# START OF Recorded information

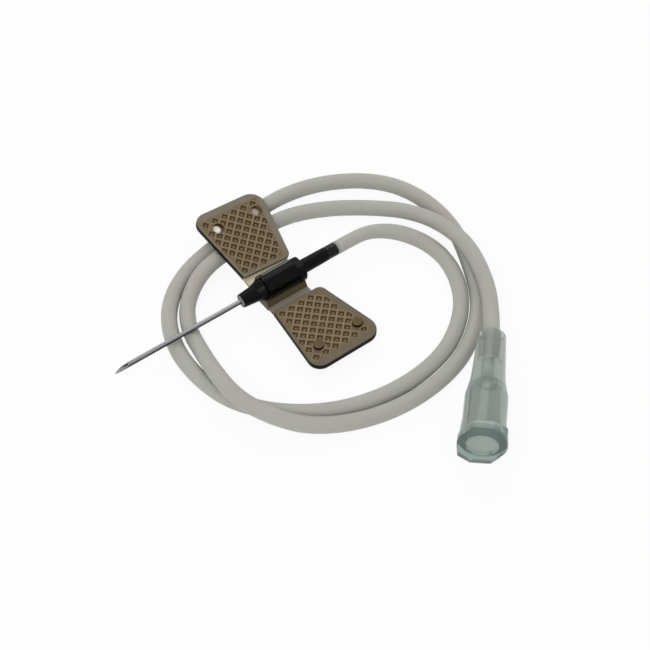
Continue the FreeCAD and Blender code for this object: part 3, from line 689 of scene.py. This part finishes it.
lattice_pvc, tree, output = new_material("lattice_pvc")
plan = add_node(tree, "ShaderNodeAttribute", attribute_name="plan").outputs["Vector"]
parts = add_node(tree, "ShaderNodeSeparateXYZ", {"Vector": plan})
depth = parts.outputs["Z"]
place = add_node(tree, "ShaderNodeTexCoord")
sides = add_node(tree, "ShaderNodeSeparateXYZ", {"Vector": place.outputs["Object"]})
mottle = add_node(tree, "ShaderNodeTexNoise", {
    "Vector": place.outputs["Object"], "Scale": LATTICE_MOTTLE_PER_MM / MM, "Detail": 4.0})

# The pocket that each point belongs to: its centre in the plan, and the point's reach from that centre
cell_place = add_node(tree, "ShaderNodeMapping", {"Vector": plan, **CELL_TURN}, vector_type="TEXTURE")
cell_local = add_node(tree, "ShaderNodeVectorMath", {
    0: cell_place.outputs[0], 1: (0.5, 0.5, 0.5), 2: (-0.5, -0.5, -0.5)}, operation="WRAP")
cell_middle = add_node(tree, "ShaderNodeVectorMath", {
    0: cell_place.outputs[0], 1: cell_local.outputs[0]}, operation="SUBTRACT")
cell_spot = add_node(tree, "ShaderNodeMapping", {"Vector": cell_middle.outputs[0], **CELL_TURN},
                     vector_type="POINT").outputs[0]
cell_reach = add_node(tree, "ShaderNodeVectorMath", {0: cell_local.outputs[0]}, operation="ABSOLUTE")
cell_sides = add_node(tree, "ShaderNodeSeparateXYZ", {"Vector": cell_reach.outputs[0]})
cell_edge = combined(tree, "MAXIMUM", (cell_sides.outputs["X"], cell_sides.outputs["Y"]))

# What each share from 0 to 1 is measured by, the value where it starts and the value where it is full
inside = inside_edges(tree, plan)
measures = [
    ("in_field", inside, -0.25, 0.15),
    ("off_field", inside, -0.05, -0.15),
    ("below_ridge", depth, 0.01, 0.04),
    ("on_wall", depth, 0.06, 0.13),
    ("on_floor", depth, 0.17, 0.21),
    ("mid_cell", cell_edge, 0.19, 0.1),
    ("down_side", depth, 0.03, 0.11),
    ("below_strip", depth, 0.2, 0.28),
    ("at_root", parts.outputs["Y"], WING_ROOT + 0.25, WING_ROOT + 0.05),
    ("underneath", depth, 0.8, 0.85),
    ("above_top", depth, -0.02, -0.04),
    ("on_peg", depth, -0.42, -0.46),
    ("cell_inside", inside_edges(tree, cell_spot), CELL_CENTRE_MARGIN, CELL_CENTRE_MARGIN + CELL_STEP),
]
for i, (x, d) in enumerate(PEG_PLACES):
    from_cell = from_peg(tree, cell_spot, x, d)
    from_glint = from_peg(tree, plan, x + SOCKET_GLINT_SHIFT, d + SOCKET_GLINT_SHIFT)
    ring_edge = PEG_RING + CELL_CENTRE_MARGIN
    measures.append(("cell_off_peg_" + str(i), from_cell, ring_edge, ring_edge + CELL_STEP))
    measures.append(("glint_" + str(i), from_glint, *SOCKET_GLINT))
shares = {}
for name, measure, start, full in measures:
    ramp = add_node(tree, "ShaderNodeMapRange", {"Value": measure, "From Min": start, "From Max": full})
    shares[name] = ramp.outputs[0]
shares["cell"] = combined(tree, "MULTIPLY", [
    shares[name] for name in ("cell_inside", "cell_off_peg_0", "cell_off_peg_1")])
socket_floor = add_node(tree, "ShaderNodeMath", {
    0: depth, 1: SOCKET_DEPTH, 2: SOCKET_FLOOR_SLACK}, operation="COMPARE")
shares["socket_floor"] = socket_floor.outputs[0]

tones = {}
for name, (light, dark) in LATTICE_TONES.items():
    tone = add_node(tree, "ShaderNodeMix", data_type="RGBA", sockets={
        "Factor": mottle.outputs["Fac"], "A": linear_colour(light), "B": linear_colour(dark)})
    tones[name] = tone.outputs["Result"]
for i, code in enumerate(SOCKET_GLINT_TONES):
    tones["socket_" + str(i)] = linear_colour(code)
# Painted light and shade: the far wing's margin is a little paler than the near wing's
on_far_wing = combined(tree, "LESS_THAN", (sides.outputs["Y"], 0.0))
margin = add_node(tree, "ShaderNodeMix", data_type="RGBA", sockets={
    "Factor": on_far_wing, "A": tones["near_margin"], "B": tones["far_margin"]})
tones["margin"] = margin.outputs["Result"]

# The tones are laid over the margin's in this order, each where all its shares are 1
shade = tones["margin"]
for tone, names in (
        ("field", ("in_field",)),
        ("ridge", ("cell", "in_field")),
        ("field", ("below_ridge", "cell")),
        # Painted shade: the pocket walls, and the ring round each floor that the floor tone leaves, take the
        # dark wall tone
        ("wall_painted_shade", ("on_wall", "cell")),
        ("floor", ("on_floor", "mid_cell", "cell")),
        # Painted shade: the plate's cut edges, and further on the pegs' sides, take the near-black cut tone
        ("cut", ("down_side", "off_field")),
        # Painted light: the root face and the strip below the plate's top take the pale root tone
        ("root", ("at_root", "below_strip")),
        ("margin", ("underneath",)),
        ("cut", ("above_top",)),
        ("peg", ("on_peg",)),
        # Painted highlight: a glint on each socket's floor, shifted a little from the socket's axis
        ("socket_0", ("glint_0", "socket_floor")),
        ("socket_1", ("glint_1", "socket_floor"))):
    share = combined(tree, "MULTIPLY", [shares[name] for name in names])
    layer = add_node(tree, "ShaderNodeMix", data_type="RGBA", sockets={
        "Factor": share, "A": shade, "B": tones[tone]})
    shade = layer.outputs["Result"]

skin = add_node(tree, "ShaderNodeBump", {
    "Height": mottle.outputs["Fac"], "Strength": 0.15, "Distance": 0.03 * MM})
shader = add_node(tree, "ShaderNodeBsdfPrincipled", {
    "Base Color": shade, "Normal": skin.outputs[0], "Roughness": 0.5, "IOR": 1.2})
tree.links.new(shader.outputs[0], output.inputs["Surface"])


def plate_solid(name):
    """The wing's plain plate, with a small bevel round its underside and a rounded rim on top."""
    levels = [(WING_UNDER_EDGE, WING_BASE_Z), (0.0, WING_BASE_Z + WING_UNDER_EDGE)]
    for inset, drop in WING_RIM:
        levels.append((inset, WING_TOP_Z - drop))
    outline = rounded_outline(WING_CORNERS, WING_ARC_STEPS)
    rings = []
    for inset, z in levels:
        rings.append([Vector((*(spot - normal * inset), z)) * MM for spot, normal in outline])
    return stacked_solid(name, rings)


def strip_solid():
    """Thin strip from the wing's plate up to the hinge, where its edge is rounded."""
    rounding = (WEB_TOP_Z - WING_BASE_Z) * STRIP_ROUNDING_SHARE
    corner = rounding * (1 - math.sqrt(0.5))
    profile = [(WING_ROOT + STRIP_OVERLAP, WEB_TOP_Z)]
    for inset, drop in ((rounding, 0.0), (corner, corner), (0.0, rounding)):
        profile.append((STRIP_START + inset, WEB_TOP_Z - drop))
    for inset, lift in ((0.0, rounding), (corner, corner), (rounding, 0.0)):
        profile.append((STRIP_START + inset, WING_BASE_Z + lift))
    profile.append((WING_ROOT + STRIP_OVERLAP, WING_BASE_Z + STRIP_LIFT))
    rings = []
    for x in WEB_X:
        rings.append([Vector((x, d, z)) * MM for d, z in profile])
    return stacked_solid("strip", rings)


def round_solid(x, d, radius, low, high, rounding):
    """Upright cylinder, with a rounded top edge where rounding isn't 0."""
    levels = [(0, low), (0, high - rounding)]
    if rounding:
        levels += [(rounding * ROUNDING_MIDDLE, high - rounding * ROUNDING_MIDDLE), (rounding, high)]
    rings = []
    for inset, z in levels:
        reach = radius - inset
        ring = []
        for k in range(ROUND_SIDES):
            angle = 2 * math.pi * k / ROUND_SIDES
            ring.append(Vector((x + reach * math.cos(angle), d + reach * math.sin(angle), z)) * MM)
        rings.append(ring)
    return stacked_solid("peg", rings)


def cut_lattice(plate, field):
    """Modifier that cuts the lattice into the plate, with cutters that stand a little proud of its top."""
    lattice = plate.modifiers.new("grip_lattice", "NODES")
    lattice.node_group = lattice_tree()
    slope = (CELL_MOUTH - CELL_FLOOR) / CELL_DEPTH
    given = {"Pitch": CELL_PITCH * MM, "Mouth": (CELL_MOUTH + slope * CUTTER_PROUD) * MM,
             "Floor": CELL_FLOOR * MM, "Depth": (CELL_DEPTH + CUTTER_PROUD) * MM,
             "Top": (WING_TOP_Z + CUTTER_PROUD) * MM, "Field": field, "Finish": lattice_pvc}
    for socket in lattice.node_group.interface.items_tree:
        if socket.in_out == "INPUT" and socket.name in given:
            lattice[socket.identifier] = given[socket.name]


def finish_blade(mesh, placing):
    """Material, plan attribute, place and smooth faces of a wing's finished mesh."""
    mesh.materials.clear()
    mesh.materials.append(lattice_pvc)
    written = mesh.attributes.new("plan", "FLOAT_VECTOR", "POINT")
    for vertex in mesh.vertices:
        x, d, z = vertex.co / MM
        written.data[vertex.index].vector = (x, d, WING_TOP_Z - z)
    mesh.transform(placing)
    if placing.determinant() < 0:
        mesh.flip_normals()
    mesh.shade_smooth()
    mesh.set_sharp_from_angle(angle=math.radians(WING_SHARP_DEG))


def make_wing(name, has_pegs, placing):
    """Plate with its lattice, strip and pegs or sockets, as one plain mesh in its place."""
    plate = plate_solid(name)
    field = lattice_field()
    cut_lattice(plate, field)
    extras = [strip_solid()]
    for x, d in PEG_PLACES:
        if has_pegs:
            extras.append(round_solid(x, d, PEG_RADIUS, WING_TOP_Z - PEG_ROOT,
                                      WING_TOP_Z + PEG_HEIGHT, PEG_ROUNDING))
        else:
            extras.append(round_solid(x, d, SOCKET_RADIUS, WING_TOP_Z - SOCKET_DEPTH,
                                      WING_TOP_Z + SOCKET_CUTTER_PROUD, 0.0))
    for i, extra in enumerate(extras):
        join = plate.modifiers.new("join_" + str(i), "BOOLEAN")
        join.object = extra
        join.solver = "EXACT"
        join.operation = "UNION" if i == 0 or has_pegs else "DIFFERENCE"
    mesh = bpy.data.meshes.new_from_object(plate.evaluated_get(bpy.context.evaluated_depsgraph_get()))
    plate.modifiers.clear()
    plate.data = mesh
    for helper in (*extras, field):
        bpy.data.objects.remove(helper)
    finish_blade(mesh, placing)
    return plate


def turn_about(point, axis, degrees):
    """Rotation about a line through a point given in millimetres."""
    shift = Matrix.Translation(Vector(point) * MM)
    return shift @ Matrix.Rotation(math.radians(degrees), 4, axis) @ shift.inverted()


left_placing = turn_about((0, HINGE_OFFSET, HINGE_Z), "X", LEFT_TILT_DEG)
right_pitch = turn_about((RIGHT_PITCH_X, 0, HINGE_Z), "Y", -RIGHT_PITCH_DEG)
right_tilt = turn_about((0, -HINGE_OFFSET, HINGE_Z), "X", -RIGHT_TILT_DEG)
across_hub = Matrix.Diagonal((1, -1, 1, 1))

left_wing = make_wing("left_wing_blade", True, left_placing)
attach(left_wing, "left_wing")
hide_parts("left_wing")
right_wing = make_wing("right_wing_blade", False, right_pitch @ right_tilt @ across_hub)
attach(right_wing, "right_wing")
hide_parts("right_wing")


# Webs: the thin flexing strips of the moulding along each hinge, from saddle to wing, each drawn here as one
# skin over the two halves of its strip. The milled mould leaves fine lines along them.
WEB_START = 2.39
WEB_END = 3.5
WEB_STEPS = 12
WEB_SKIN = 0.01
WEB_RIDGE = 0.02
WEB_RIDGE_SPACING = 4
WEB_LINES_PER_MM = (0.06, 5.2, 0.2)

# Thin smoke PVC with fine lines along the hinge; the far web is painted paler as light and the near one
# darker as shade
web_pvc, tree, output = new_material("web_pvc")
place = add_node(tree, "ShaderNodeTexCoord")
spread = add_node(tree, "ShaderNodeMapping", {
    "Vector": place.outputs["Object"], "Scale": [count / MM for count in WEB_LINES_PER_MM]})
lines = add_node(tree, "ShaderNodeTexNoise", {"Vector": spread.outputs[0], "Scale": 1.0, "Detail": 2.0})
near_tint = add_node(tree, "ShaderNodeMix", data_type="RGBA", sockets={
    "Factor": lines.outputs["Fac"], "A": linear_colour("5F594B"), "B": linear_colour("8A8373")})
far_tint_painted_light = add_node(tree, "ShaderNodeMix", data_type="RGBA", sockets={
    "Factor": lines.outputs["Fac"], "A": linear_colour("B0A792"), "B": linear_colour("DCD3BE")})
spot = add_node(tree, "ShaderNodeSeparateXYZ", {"Vector": place.outputs["Object"]})
on_far_web = combined(tree, "LESS_THAN", (spot.outputs["Y"], 0.0))
# Painted light and shade: the far web takes the pale tint, the near web the dark one
tint = add_node(tree, "ShaderNodeMix", data_type="RGBA", sockets={
    "Factor": on_far_web, "A": near_tint.outputs["Result"], "B": far_tint_painted_light.outputs["Result"]})
skin = add_node(tree, "ShaderNodeBump", {
    "Height": lines.outputs["Fac"], "Strength": 0.3, "Distance": 0.03 * MM})
shader = add_node(tree, "ShaderNodeBsdfPrincipled", {
    "Base Color": tint.outputs["Result"], "Normal": skin.outputs[0], "Roughness": 0.42, "IOR": 1.45})
tree.links.new(shader.outputs[0], output.inputs["Surface"])


def make_web(name, placing):
    """Thin skin across the hinge gap, with a few fine ridges along it."""
    rings = []
    for x in WEB_X:
        upper = []
        lower = []
        for k in range(WEB_STEPS + 1):
            d = WEB_START + (WEB_END - WEB_START) * k / WEB_STEPS
            lift = WEB_RIDGE if k % WEB_RIDGE_SPACING == WEB_RIDGE_SPACING // 2 else 0.0
            upper.append(Vector((x, d, WEB_TOP_Z + WEB_SKIN + lift)) * MM)
            lower.append(Vector((x, d, WING_BASE_Z - WEB_SKIN)) * MM)
        rings.append(upper + list(reversed(lower)))
    web = stacked_solid(name, rings)
    web.data.transform(placing)
    if placing.determinant() < 0:
        web.data.flip_normals()
    web.data.materials.append(web_pvc)
    return web


left_web = make_web("left_web_skin", Matrix.Identity(4))
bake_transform(left_web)
right_web = make_web("right_web_skin", right_pitch @ across_hub)
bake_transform(right_web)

# END OF Recorded information

▸ Exercise description
Look over the material above and show each line where "code" appears.

▸ Solution to the problem
Continue the FreeCAD and Blender code for this object: part 3, from line 689 of scene.py. This part finishes it.
for i, code in enumerate(SOCKET_GLINT_TONES):
    tones["socket_" + str(i)] = linear_colour(code)